━━ Source material ━━

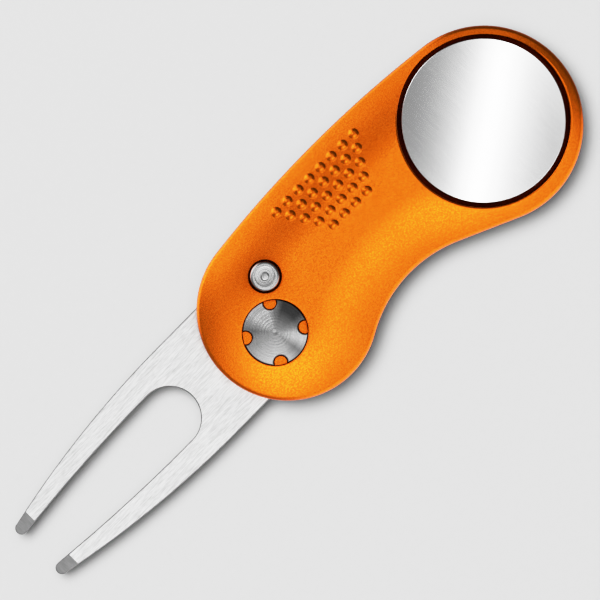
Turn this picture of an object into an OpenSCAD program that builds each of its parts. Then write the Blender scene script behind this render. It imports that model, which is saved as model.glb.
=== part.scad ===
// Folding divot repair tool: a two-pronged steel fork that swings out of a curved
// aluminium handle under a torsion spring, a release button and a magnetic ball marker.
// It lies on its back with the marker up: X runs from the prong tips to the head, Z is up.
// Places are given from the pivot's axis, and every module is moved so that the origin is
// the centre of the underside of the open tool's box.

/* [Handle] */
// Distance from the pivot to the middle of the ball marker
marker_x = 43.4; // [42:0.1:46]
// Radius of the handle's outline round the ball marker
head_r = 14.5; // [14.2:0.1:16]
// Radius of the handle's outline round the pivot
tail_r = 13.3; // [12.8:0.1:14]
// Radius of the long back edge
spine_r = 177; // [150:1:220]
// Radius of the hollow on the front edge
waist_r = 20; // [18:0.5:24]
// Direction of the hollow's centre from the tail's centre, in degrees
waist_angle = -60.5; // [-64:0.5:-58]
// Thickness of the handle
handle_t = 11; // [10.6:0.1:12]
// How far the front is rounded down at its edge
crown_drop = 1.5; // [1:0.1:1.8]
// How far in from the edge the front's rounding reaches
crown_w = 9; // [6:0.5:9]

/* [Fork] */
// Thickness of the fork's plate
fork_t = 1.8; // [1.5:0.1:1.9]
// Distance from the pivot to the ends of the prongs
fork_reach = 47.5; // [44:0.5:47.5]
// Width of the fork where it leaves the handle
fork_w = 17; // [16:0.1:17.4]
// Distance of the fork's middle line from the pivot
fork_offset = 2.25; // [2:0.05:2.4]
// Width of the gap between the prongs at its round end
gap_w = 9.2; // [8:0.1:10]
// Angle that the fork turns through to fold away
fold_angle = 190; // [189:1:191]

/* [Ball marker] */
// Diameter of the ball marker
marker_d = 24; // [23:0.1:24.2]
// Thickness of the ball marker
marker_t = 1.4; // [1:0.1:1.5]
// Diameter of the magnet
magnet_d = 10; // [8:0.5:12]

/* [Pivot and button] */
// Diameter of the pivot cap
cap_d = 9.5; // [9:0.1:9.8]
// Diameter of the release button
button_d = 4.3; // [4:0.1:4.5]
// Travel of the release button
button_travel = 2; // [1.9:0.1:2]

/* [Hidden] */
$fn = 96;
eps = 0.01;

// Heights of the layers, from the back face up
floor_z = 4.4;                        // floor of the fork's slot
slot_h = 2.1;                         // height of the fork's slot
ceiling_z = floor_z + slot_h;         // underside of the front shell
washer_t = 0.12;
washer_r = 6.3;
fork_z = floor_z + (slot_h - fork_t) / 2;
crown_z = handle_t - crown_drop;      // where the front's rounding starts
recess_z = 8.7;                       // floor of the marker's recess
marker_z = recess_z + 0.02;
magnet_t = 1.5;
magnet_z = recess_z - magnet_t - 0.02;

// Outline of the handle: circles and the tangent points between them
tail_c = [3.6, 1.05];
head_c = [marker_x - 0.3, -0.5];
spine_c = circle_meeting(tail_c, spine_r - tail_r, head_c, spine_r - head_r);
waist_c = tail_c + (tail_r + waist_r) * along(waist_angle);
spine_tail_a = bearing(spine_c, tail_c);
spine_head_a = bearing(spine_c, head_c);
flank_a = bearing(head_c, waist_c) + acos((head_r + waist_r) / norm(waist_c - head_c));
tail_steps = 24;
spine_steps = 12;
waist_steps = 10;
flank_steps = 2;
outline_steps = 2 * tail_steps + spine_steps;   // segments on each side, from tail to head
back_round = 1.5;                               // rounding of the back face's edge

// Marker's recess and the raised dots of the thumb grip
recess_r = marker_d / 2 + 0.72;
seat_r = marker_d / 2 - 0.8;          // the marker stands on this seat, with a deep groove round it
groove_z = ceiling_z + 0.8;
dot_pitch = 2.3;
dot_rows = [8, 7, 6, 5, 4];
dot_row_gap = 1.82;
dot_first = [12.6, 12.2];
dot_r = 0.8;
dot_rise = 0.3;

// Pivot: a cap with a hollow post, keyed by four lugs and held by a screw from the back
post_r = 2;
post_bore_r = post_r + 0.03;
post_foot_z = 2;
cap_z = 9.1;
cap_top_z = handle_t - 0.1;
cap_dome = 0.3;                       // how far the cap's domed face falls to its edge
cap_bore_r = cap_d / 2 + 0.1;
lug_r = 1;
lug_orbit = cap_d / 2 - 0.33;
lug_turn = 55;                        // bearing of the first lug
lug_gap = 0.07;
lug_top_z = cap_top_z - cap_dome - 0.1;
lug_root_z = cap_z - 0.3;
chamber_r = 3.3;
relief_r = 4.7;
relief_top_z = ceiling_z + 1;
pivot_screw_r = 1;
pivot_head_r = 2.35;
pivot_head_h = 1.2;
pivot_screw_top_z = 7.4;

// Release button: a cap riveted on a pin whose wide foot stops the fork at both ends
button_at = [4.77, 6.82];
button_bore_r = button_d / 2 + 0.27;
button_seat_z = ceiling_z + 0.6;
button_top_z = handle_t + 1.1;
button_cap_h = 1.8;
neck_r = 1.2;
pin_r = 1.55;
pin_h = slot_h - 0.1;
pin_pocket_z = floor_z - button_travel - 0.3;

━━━

Your task is to output all of the data above word for word.

■ Task solution ■
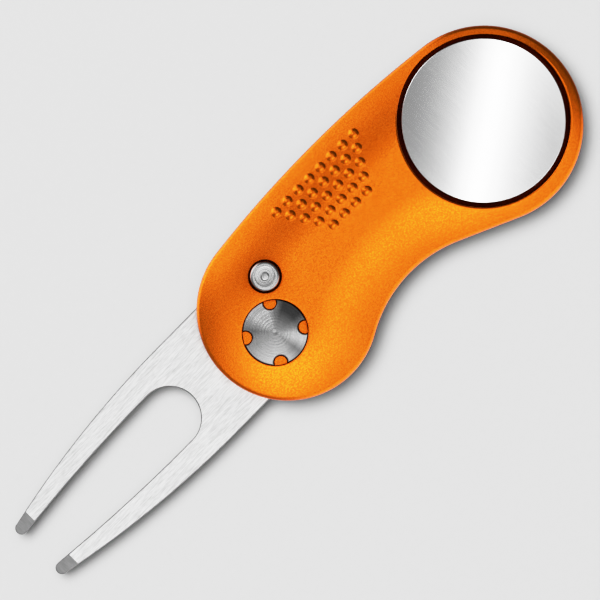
Turn this picture of an object into an OpenSCAD program that builds each of its parts. Then write the Blender scene script behind this render. It imports that model, which is saved as model.glb.
=== part.scad ===
// Folding divot repair tool: a two-pronged steel fork that swings out of a curved
// aluminium handle under a torsion spring, a release button and a magnetic ball marker.
// It lies on its back with the marker up: X runs from the prong tips to the head, Z is up.
// Places are given from the pivot's axis, and every module is moved so that the origin is
// the centre of the underside of the open tool's box.

/* [Handle] */
// Distance from the pivot to the middle of the ball marker
marker_x = 43.4; // [42:0.1:46]
// Radius of the handle's outline round the ball marker
head_r = 14.5; // [14.2:0.1:16]
// Radius of the handle's outline round the pivot
tail_r = 13.3; // [12.8:0.1:14]
// Radius of the long back edge
spine_r = 177; // [150:1:220]
// Radius of the hollow on the front edge
waist_r = 20; // [18:0.5:24]
// Direction of the hollow's centre from the tail's centre, in degrees
waist_angle = -60.5; // [-64:0.5:-58]
// Thickness of the handle
handle_t = 11; // [10.6:0.1:12]
// How far the front is rounded down at its edge
crown_drop = 1.5; // [1:0.1:1.8]
// How far in from the edge the front's rounding reaches
crown_w = 9; // [6:0.5:9]

/* [Fork] */
// Thickness of the fork's plate
fork_t = 1.8; // [1.5:0.1:1.9]
// Distance from the pivot to the ends of the prongs
fork_reach = 47.5; // [44:0.5:47.5]
// Width of the fork where it leaves the handle
fork_w = 17; // [16:0.1:17.4]
// Distance of the fork's middle line from the pivot
fork_offset = 2.25; // [2:0.05:2.4]
// Width of the gap between the prongs at its round end
gap_w = 9.2; // [8:0.1:10]
// Angle that the fork turns through to fold away
fold_angle = 190; // [189:1:191]

/* [Ball marker] */
// Diameter of the ball marker
marker_d = 24; // [23:0.1:24.2]
// Thickness of the ball marker
marker_t = 1.4; // [1:0.1:1.5]
// Diameter of the magnet
magnet_d = 10; // [8:0.5:12]

/* [Pivot and button] */
// Diameter of the pivot cap
cap_d = 9.5; // [9:0.1:9.8]
// Diameter of the release button
button_d = 4.3; // [4:0.1:4.5]
// Travel of the release button
button_travel = 2; // [1.9:0.1:2]

/* [Hidden] */
$fn = 96;
eps = 0.01;

// Heights of the layers, from the back face up
floor_z = 4.4;                        // floor of the fork's slot
slot_h = 2.1;                         // height of the fork's slot
ceiling_z = floor_z + slot_h;         // underside of the front shell
washer_t = 0.12;
washer_r = 6.3;
fork_z = floor_z + (slot_h - fork_t) / 2;
crown_z = handle_t - crown_drop;      // where the front's rounding starts
recess_z = 8.7;                       // floor of the marker's recess
marker_z = recess_z + 0.02;
magnet_t = 1.5;
magnet_z = recess_z - magnet_t - 0.02;

// Outline of the handle: circles and the tangent points between them
tail_c = [3.6, 1.05];
head_c = [marker_x - 0.3, -0.5];
spine_c = circle_meeting(tail_c, spine_r - tail_r, head_c, spine_r - head_r);
waist_c = tail_c + (tail_r + waist_r) * along(waist_angle);
spine_tail_a = bearing(spine_c, tail_c);
spine_head_a = bearing(spine_c, head_c);
flank_a = bearing(head_c, waist_c) + acos((head_r + waist_r) / norm(waist_c - head_c));
tail_steps = 24;
spine_steps = 12;
waist_steps = 10;
flank_steps = 2;
outline_steps = 2 * tail_steps + spine_steps;   // segments on each side, from tail to head
back_round = 1.5;                               // rounding of the back face's edge

// Marker's recess and the raised dots of the thumb grip
recess_r = marker_d / 2 + 0.72;
seat_r = marker_d / 2 - 0.8;          // the marker stands on this seat, with a deep groove round it
groove_z = ceiling_z + 0.8;
dot_pitch = 2.3;
dot_rows = [8, 7, 6, 5, 4];
dot_row_gap = 1.82;
dot_first = [12.6, 12.2];
dot_r = 0.8;
dot_rise = 0.3;

// Pivot: a cap with a hollow post, keyed by four lugs and held by a screw from the back
post_r = 2;
post_bore_r = post_r + 0.03;
post_foot_z = 2;
cap_z = 9.1;
cap_top_z = handle_t - 0.1;
cap_dome = 0.3;                       // how far the cap's domed face falls to its edge
cap_bore_r = cap_d / 2 + 0.1;
lug_r = 1;
lug_orbit = cap_d / 2 - 0.33;
lug_turn = 55;                        // bearing of the first lug
lug_gap = 0.07;
lug_top_z = cap_top_z - cap_dome - 0.1;
lug_root_z = cap_z - 0.3;
chamber_r = 3.3;
relief_r = 4.7;
relief_top_z = ceiling_z + 1;
pivot_screw_r = 1;
pivot_head_r = 2.35;
pivot_head_h = 1.2;
pivot_screw_top_z = 7.4;

// Release button: a cap riveted on a pin whose wide foot stops the fork at both ends
button_at = [4.77, 6.82];
button_bore_r = button_d / 2 + 0.27;
button_seat_z = ceiling_z + 0.6;
button_top_z = handle_t + 1.1;
button_cap_h = 1.8;
neck_r = 1.2;
pin_r = 1.55;
pin_h = slot_h - 0.1;
pin_pocket_z = floor_z - button_travel - 0.3;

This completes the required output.